The Washington Post published “5 Myths about unemployment” by Heidi Shierholz of the Economic Policy Institute. The article is indeed full of myths, though not in the intended sense.


“There are now roughly five unemployed people for every available job,” says Ms. Shierholz, adding “there literally aren’t jobs for four of every five unemployed workers.” That statement has been repeated endlessly− in recent columns by Paul Krugman and Art Laffer, for example, and in a July 20 Wall Street Journal editorial which said “there are still five job seekers for every job opening.”


Regardless how often you hear this, the statement is completely false. After all, the same survey that showed only 3.2 million “job openings” in May also showed 4.5 million people were hired that month. If 3.2 million “openings” measured all available jobs, as Ms. Shierholz claims, then how did 4.5 million get hired? I exposed this myth and others in my June 10 Wall Street Journal article. “The myth that there are nearly six job seekers for every available job,” I wrote, “arises from the misnamed BLS ‘Job Opening and Turnover Survey’ (JOLTS), which asks a few thousand businesses how many new jobs they are actively advertising outside the firm. But note well that this concept of ‘job openings’ does not purport to include ‘every available job.’ On the contrary, it is closer to being a measure of help wanted ads. ‘Many jobs are never advertised,’ explains the BLS Occupational Outlook Handbook; ‘People get them by talking to friends, family, neighbors, acquaintances, teachers, former coworkers, and others who know of an opening.’ Because many jobs are never advertised they are also never counted as job openings! The BLS Handbook also notes that, ‘Directly contacting employers is one of the most successful means of job hunting.’ Those jobs are also not counted as job openings.”

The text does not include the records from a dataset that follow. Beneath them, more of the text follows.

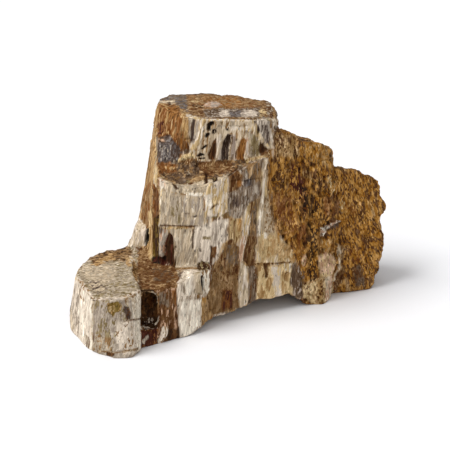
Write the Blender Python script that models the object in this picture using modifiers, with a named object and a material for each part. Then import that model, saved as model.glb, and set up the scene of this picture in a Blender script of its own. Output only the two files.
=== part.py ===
"""Petrified wood: one broken piece of silicified trunk, standing on its feet.

The stone is one solid. It is modelled as the bundles of grain that it split into: a low stub at the
front left, a ledge, a tall flared column with a shelf across its front, and a wing of weathered
sapwood that steps down to the right. Each bundle is a loft whose sections lie one above the other
along the grain. The bundles are joined, the hollows are cut, and the surface is roughened.
"""

import bmesh
import bpy
from mathutils import Vector, noise

MM = 0.001

# The grain leans to the right as it rises, and the trunk's foot flares, so fibres draw together
# upwards. These two numbers say where a fibre is at any height.
GRAIN_LEAN = 0.096
GRAIN_FLARE_PER_MM = 0.0012

# Surface relief, in millimetres.
GRAIN_RIDGE_ACROSS = 7.0
GRAIN_RIDGE_ALONG = 60.0
GRAIN_RIDGE_DEPTH = 0.8
LUMP_SIZE = 9.0
LUMP_DEPTH = 1.3
PIT_ACROSS = 5.0
PIT_ALONG = 8.0
PIT_DEPTH = 1.2
PIT_RIM = 0.6
PIT_MIDDLE = 0.35
BREAK_SIZE = 6.0
BREAK_DEPTH = 0.8

# The fine mesh that takes the relief, and how many triangles are kept of it. The feet are drawn a
# little below the ground, so that a flat cut there leaves a sole under the stone.
VOXEL = 1.4
TRIANGLES_KEPT = 8600
SOLE_SINK = 1.5

# The weathered sapwood lies to the right of this line, which leans with the grain.
SAPWOOD_EDGE_X = 14.0
SAPWOOD_EDGE_LEAN = 0.08
SAPWOOD_BLEND = 8.0

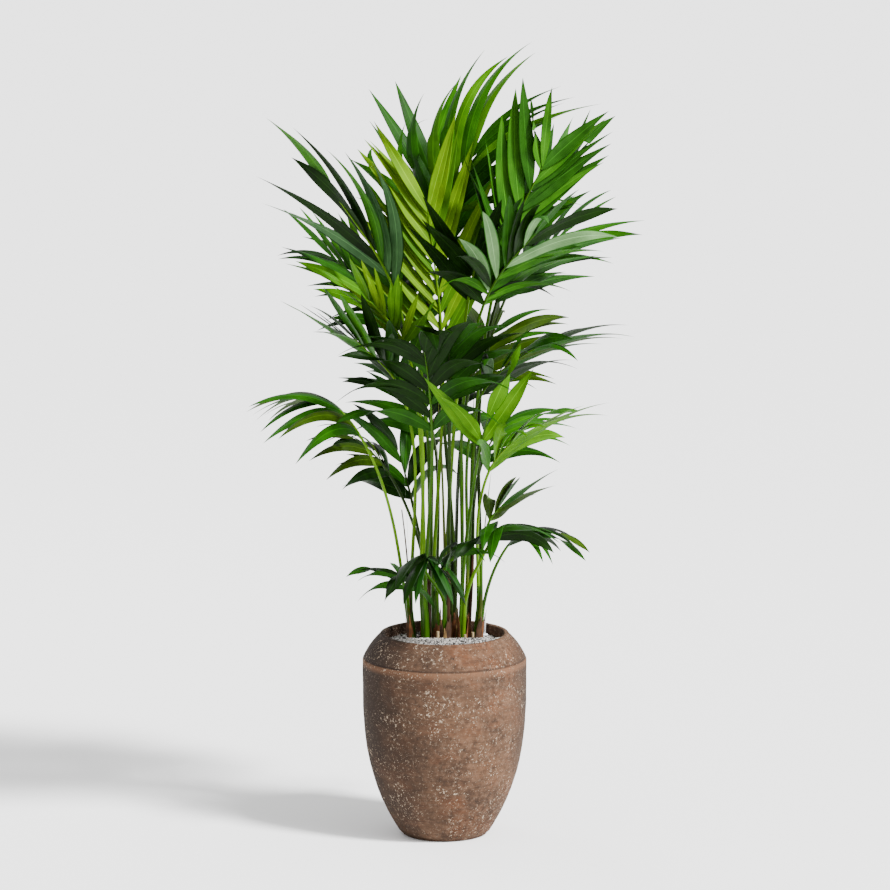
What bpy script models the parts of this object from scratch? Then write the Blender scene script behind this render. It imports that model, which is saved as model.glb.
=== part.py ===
# Kentia palm in its planter: a clump of sheathed stems in a filled pot, each carrying a few
# long-stalked fronds. Metres, +Z up, origin at the centre of the pot's flat underside.
# The palm's right is +X and its back is +Y, as someone who stands in front of it sees it.

import math
import random
from collections import namedtuple

import bmesh
import bpy
from mathutils import Quaternion, Vector
from mathutils.bvhtree import BVHTree

UP = Vector((0.0, 0.0, 1.0))
SEED = 11

# Pot
POT_HEIGHT = 0.500
POT_RADIUS = 0.200
POT_FOOT_RADIUS = 0.105
POT_EDGE_RISE = 0.005
POT_EDGE_ROUND = 0.008
POT_BELLY_TOP = 0.400
POT_BELLY_POWER = 2.85
POT_LEDGE = 0.440
POT_LEDGE_STEP = 0.003
POT_SHOULDER_BULGE = 0.004
POT_RIM_RADIUS = 0.157
POT_RIM_ROUND = 0.003
POT_MOUTH_RADIUS = 0.1455
POT_NECK_DEPTH = 0.050
POT_WALL = 0.017
POT_FLOOR = 0.020
POT_SIDES = 36
BELLY_STEPS = 7
BELLY_STEP_POWER = 1.3
SHOULDER_STEPS = 2
INNER_STEPS = 4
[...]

Unfortunately, I apparently failed to persuade even the Wall Street Journal editors about this statistical hoax. So, let’s get a second opinion.


The Minneapolis Fed recently interviewed Stanford economist Robert Hall, the famed co-author of Hall-Rabushka flat tax and (as he once told me) a “Clinton Democrat.” For 32 years he has chaired the NBER committee that defines the dates of business cycles. If he’s not an expert, who is?


Hall noted that “there’s been a decline in the profitability of hiring a worker without a corresponding decline in the wage. The incentive to create a job is the difference between what a worker will contribute to the business and what the worker has to be paid.” But he also noted that the difficulty of finding a job is not just because fewer jobs are created, but because employers “do relatively little to try to recruit workers” when unemployment is high: “Interestingly, the number of people who find jobs each month is more or less a constant…,” said Hall, “So, something like 4 million people find jobs every month. Even with 10 percent unemployment, as recently, we’ve still seen the same thing. A very large number of people looking, very low job-finding rate for each individual, but the product—the number of jobs filled—is roughly a constant. It’s a very important fact about the labor market. Think about a slack market from an employer’s point of view. They see there are all kinds of highly qualified people out there they can hire easily, so they don’t need to do a lot of recruiting— people are pounding on the door.”


When job seekers are pounding on the door, the number of advertised “job openings” is a useless indicator of the much larger number who actually find jobs. If the Washington Post were really interested in exposing myths about unemployment, they could start by debunking the myth that the “job openings” survey means “there literally aren’t jobs for four of every five unemployed workers.” That is literally hogwash.